If two big movies and three number-one singles weren’t enough, Elvis also released three full-length studio albums in 1960. First there was the pop-rock comeback of Elvis is Back!, which went to number one in the UK and number two in America (weirdly beaten by a Bob Newhart comedy album). Next came Presley’s first foray into gospel music with His Hand In Mine, which wasn’t expected to do big numbers, but still reached number 13 on the standard pop charts. And then there was the soundtrack album to GI Blues, which became the top-selling LP in America for the entire year.
Arguably, Presley’s popularity, rather than being diminished by his army service, had strengthened and broadened, as a wider fan base, less concerned about his potentially dangerous hip-swivelling ways, embraced everything he did in 1960, which is perhaps the single biggest year of his career.

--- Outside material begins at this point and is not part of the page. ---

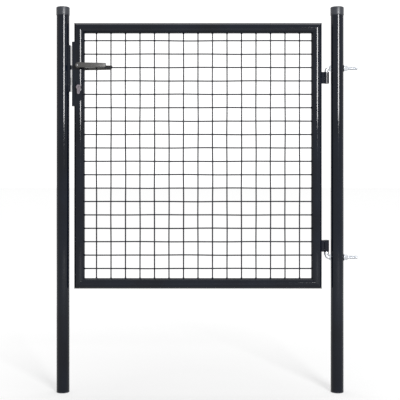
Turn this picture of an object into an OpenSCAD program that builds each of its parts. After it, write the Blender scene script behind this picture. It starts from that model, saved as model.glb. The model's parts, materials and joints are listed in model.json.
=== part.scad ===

“I’ve just got to stay on top,” Elvis told Parade in the summer of 1960, “to grow as an actor and a singer, to win over some of the adult audience. I think my behaviour in the Army has made a lot of people who were down on me change their minds. Since I didn’t goof up in the service, maybe they’re saying, ‘That Elvis can’t be too bad a guy’. At least that’s what I hope they’re saying. In show business, nobody gets to first base unless the public likes him. And the more of the public you can get, then the bigger man you are.”